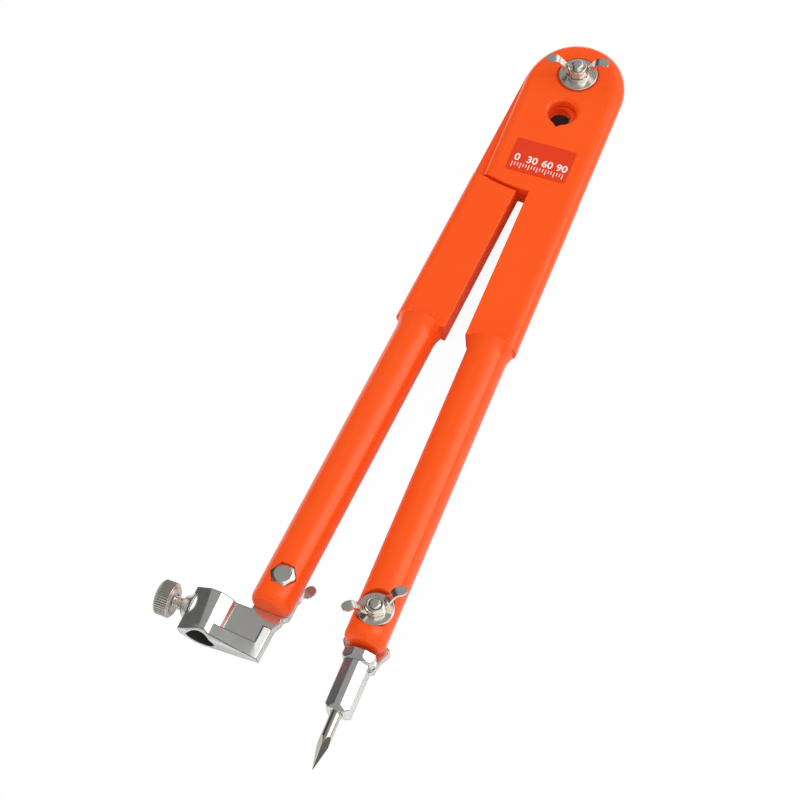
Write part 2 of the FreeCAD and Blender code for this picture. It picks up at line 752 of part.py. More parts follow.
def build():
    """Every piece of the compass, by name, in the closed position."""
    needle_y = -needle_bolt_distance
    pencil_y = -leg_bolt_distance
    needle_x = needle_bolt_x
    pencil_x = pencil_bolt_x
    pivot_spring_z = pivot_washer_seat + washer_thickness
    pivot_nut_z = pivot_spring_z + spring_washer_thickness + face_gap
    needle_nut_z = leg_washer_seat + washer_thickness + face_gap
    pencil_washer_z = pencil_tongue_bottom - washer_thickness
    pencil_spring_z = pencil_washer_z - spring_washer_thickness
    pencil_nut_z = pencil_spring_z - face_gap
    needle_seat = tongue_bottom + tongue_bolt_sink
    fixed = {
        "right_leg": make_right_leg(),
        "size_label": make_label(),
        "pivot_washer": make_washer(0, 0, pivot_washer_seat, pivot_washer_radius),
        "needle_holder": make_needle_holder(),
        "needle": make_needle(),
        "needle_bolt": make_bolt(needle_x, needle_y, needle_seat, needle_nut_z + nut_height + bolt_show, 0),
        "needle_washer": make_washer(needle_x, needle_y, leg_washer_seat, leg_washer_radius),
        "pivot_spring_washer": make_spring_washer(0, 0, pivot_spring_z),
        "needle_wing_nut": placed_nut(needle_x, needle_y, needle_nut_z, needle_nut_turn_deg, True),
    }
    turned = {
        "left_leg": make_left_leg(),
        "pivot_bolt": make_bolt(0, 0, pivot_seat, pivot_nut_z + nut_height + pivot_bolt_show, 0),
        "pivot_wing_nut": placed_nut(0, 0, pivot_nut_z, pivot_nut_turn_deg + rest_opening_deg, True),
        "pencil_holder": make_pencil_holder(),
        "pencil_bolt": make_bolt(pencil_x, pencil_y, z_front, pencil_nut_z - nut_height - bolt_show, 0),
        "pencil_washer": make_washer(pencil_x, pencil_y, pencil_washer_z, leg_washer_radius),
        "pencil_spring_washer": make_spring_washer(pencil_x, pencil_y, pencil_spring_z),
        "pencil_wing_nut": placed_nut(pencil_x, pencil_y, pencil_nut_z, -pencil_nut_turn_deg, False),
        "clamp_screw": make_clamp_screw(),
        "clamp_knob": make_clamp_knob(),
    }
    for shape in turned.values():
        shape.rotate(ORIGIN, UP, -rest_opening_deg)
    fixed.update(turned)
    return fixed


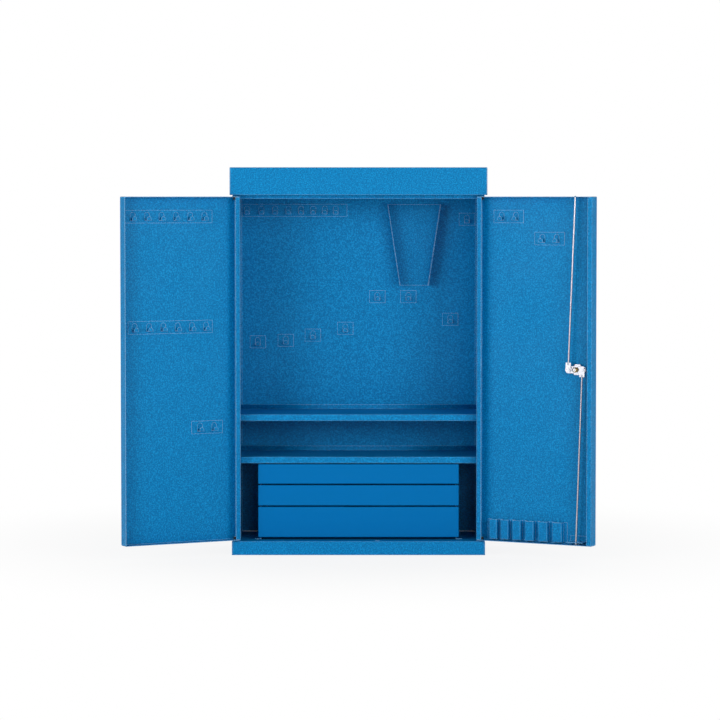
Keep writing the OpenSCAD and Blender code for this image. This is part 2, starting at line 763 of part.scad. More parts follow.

+--

WHAT YOU ARE ASKED TO DO: Copy every line of the records word for word.

OUTPUT OF THE TASK:
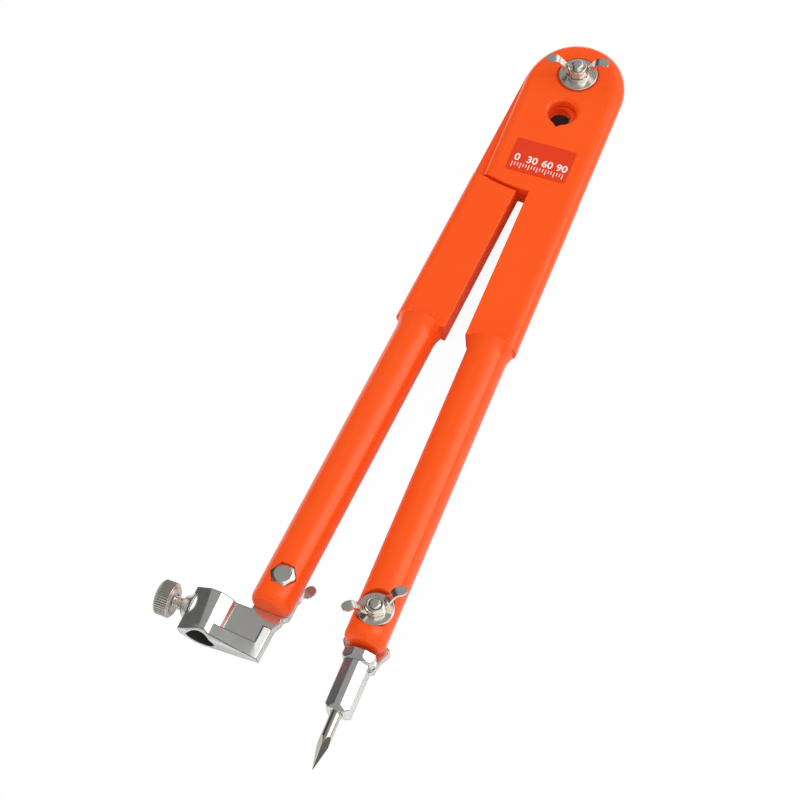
Write part 2 of the FreeCAD and Blender code for this picture. It picks up at line 752 of part.py. More parts follow.
def build():
    """Every piece of the compass, by name, in the closed position."""
    needle_y = -needle_bolt_distance
    pencil_y = -leg_bolt_distance
    needle_x = needle_bolt_x
    pencil_x = pencil_bolt_x
    pivot_spring_z = pivot_washer_seat + washer_thickness
    pivot_nut_z = pivot_spring_z + spring_washer_thickness + face_gap
    needle_nut_z = leg_washer_seat + washer_thickness + face_gap
    pencil_washer_z = pencil_tongue_bottom - washer_thickness
    pencil_spring_z = pencil_washer_z - spring_washer_thickness
    pencil_nut_z = pencil_spring_z - face_gap
    needle_seat = tongue_bottom + tongue_bolt_sink
    fixed = {
        "right_leg": make_right_leg(),
        "size_label": make_label(),
        "pivot_washer": make_washer(0, 0, pivot_washer_seat, pivot_washer_radius),
        "needle_holder": make_needle_holder(),
        "needle": make_needle(),
        "needle_bolt": make_bolt(needle_x, needle_y, needle_seat, needle_nut_z + nut_height + bolt_show, 0),
        "needle_washer": make_washer(needle_x, needle_y, leg_washer_seat, leg_washer_radius),
        "pivot_spring_washer": make_spring_washer(0, 0, pivot_spring_z),
        "needle_wing_nut": placed_nut(needle_x, needle_y, needle_nut_z, needle_nut_turn_deg, True),
    }
    turned = {
        "left_leg": make_left_leg(),
        "pivot_bolt": make_bolt(0, 0, pivot_seat, pivot_nut_z + nut_height + pivot_bolt_show, 0),
        "pivot_wing_nut": placed_nut(0, 0, pivot_nut_z, pivot_nut_turn_deg + rest_opening_deg, True),
        "pencil_holder": make_pencil_holder(),
        "pencil_bolt": make_bolt(pencil_x, pencil_y, z_front, pencil_nut_z - nut_height - bolt_show, 0),
        "pencil_washer": make_washer(pencil_x, pencil_y, pencil_washer_z, leg_washer_radius),
        "pencil_spring_washer": make_spring_washer(pencil_x, pencil_y, pencil_spring_z),
        "pencil_wing_nut": placed_nut(pencil_x, pencil_y, pencil_nut_z, -pencil_nut_turn_deg, False),
        "clamp_screw": make_clamp_screw(),
        "clamp_knob": make_clamp_knob(),
    }
    for shape in turned.values():
        shape.rotate(ORIGIN, UP, -rest_opening_deg)
    fixed.update(turned)
    return fixed


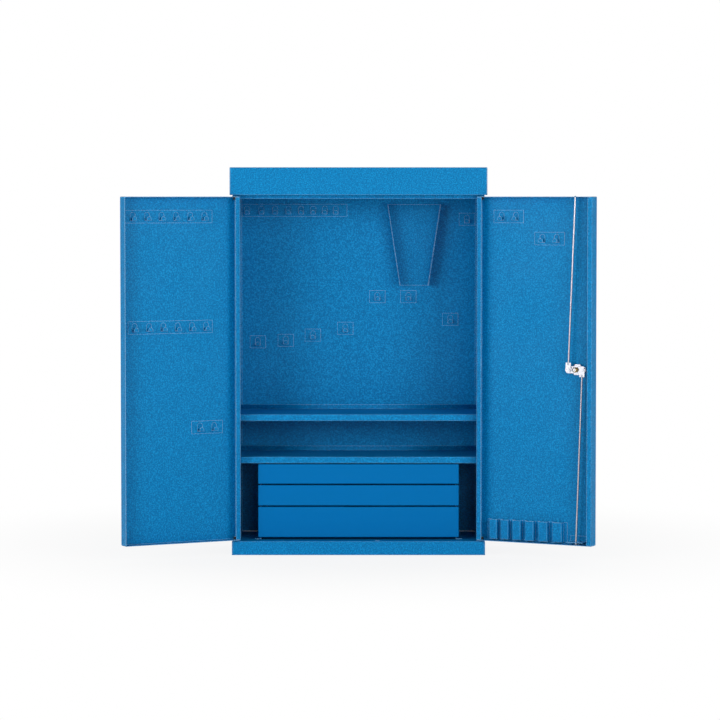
Keep writing the OpenSCAD and Blender code for this image. This is part 2, starting at line 763 of part.scad. More parts follow.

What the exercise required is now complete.